The market price of our common stock may be volatile, and we may not be able to meet investor or analyst expectations. You may not be able to resell your shares at or above the price you paid and may lose part or all of your investment as a result.
We are an “emerging growth company,” as defined in the JOBS Act and are able to avail ourselves of reduced disclosure requirements applicable to emerging growth companies, which could make our common stock less attractive to investors and adversely affect the market price of our common stock.
Our significant shareholders have the ability to control significant corporate activities, and our significant shareholders’ interests may not coincide with yours.
If securities or industry analysts do not publish research or publish inaccurate or unfavorable research about our business, or change their recommendations regarding our common stock, or if our operating results do not meet their expectations, the market price of our common stock and trading volume could decline.
We may not pay dividends on our common stock in the future, and our ability to pay dividends is subject to certain restrictions.
The holders of our debt obligations and preferred stock, if any, have priority over the holders of our common stock with respect to payment in the event of liquidation, dissolution, or winding up and with respect to the payment of interest and dividends.
California law and the provisions of our amended and restated articles of incorporation and amended and restated bylaws may have an anti-takeover effect, and there are substantial regulatory limitations on changes of control of bank holding companies.
Our bylaws have an exclusive forum provision, which could limit a shareholder’s ability to obtain a favorable judicial forum for disputes with us or our directors, officers, or other employees.
The requirements of being a public company may strain our resources and divert management’s attention.
If we fail to design, implement, and maintain effective internal control over financial reporting or remediate any future material weakness in our internal control over financial reporting, we may be unable to accurately report our financial results or prevent fraud.
Our success is largely dependent upon our management team and key employees and ability to successfully execute our business strategy.
If we implement new lines of business, products, or services, we may invest significant time and resources in doing so, and such new lines of business, products, or services may not be successful.
We may pursue strategic acquisitions in the future, and we may not be able to overcome risks associated with such transactions.
Our reputation is critical to our business, and damage to it could have an adverse effect on us.
Our operations could be interrupted if our third-party service providers experience difficulty, terminate their services, or fail to comply with banking regulations.
We are subject to laws regarding the privacy, information security, and protection of personal information, and any violation of these laws or other incidents involving personal, confidential, or proprietary information of individuals could damage our reputation and otherwise adversely affect our business.

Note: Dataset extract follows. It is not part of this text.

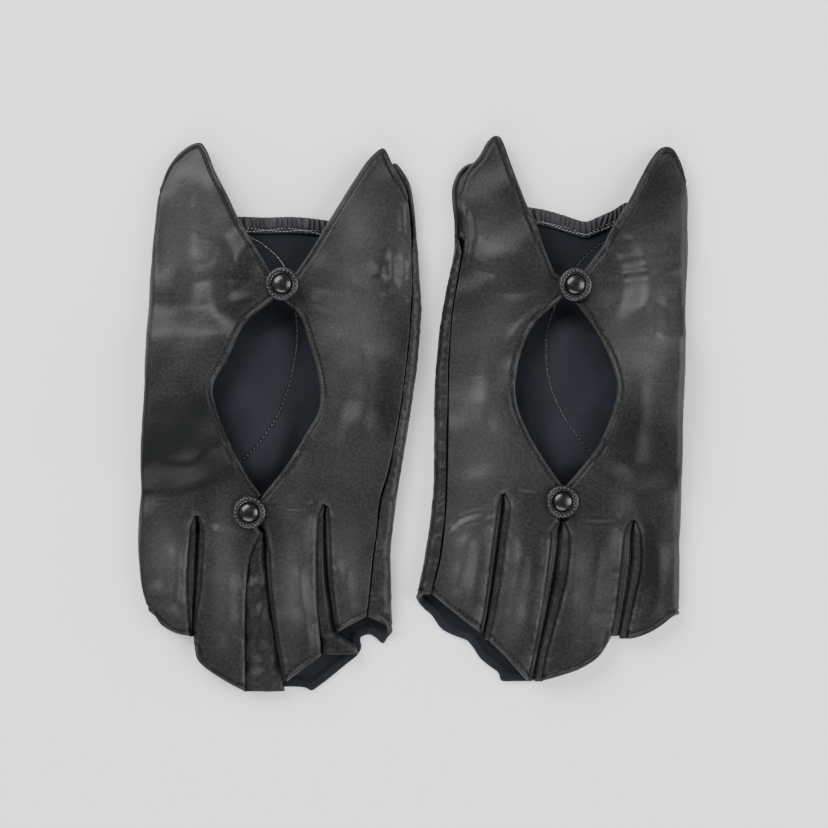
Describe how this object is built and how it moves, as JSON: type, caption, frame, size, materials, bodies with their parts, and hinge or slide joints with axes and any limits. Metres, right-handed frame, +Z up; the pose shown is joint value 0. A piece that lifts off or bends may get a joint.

System failure or cybersecurity breaches of our network security could subject us to increased operating costs as well as litigation, damage to our reputation, and other potential losses.
Our ability to conduct our business could be disrupted by natural or man-made disasters or the effects of climate change.
Litigation and regulatory actions, including possible enforcement actions, could subject us to significant fines, penalties, judgments, or other requirements resulting in increased expenses or restrictions on our business activities.
We are subject to an extensive body of accounting rules and best practices. Periodic changes to such rules may change the treatment and recognition of critical financial line items. In addition, the accuracy of our consolidated financial statements and related disclosures could be affected if the judgments, assumptions, or estimates used in our critical accounting policies are inaccurate.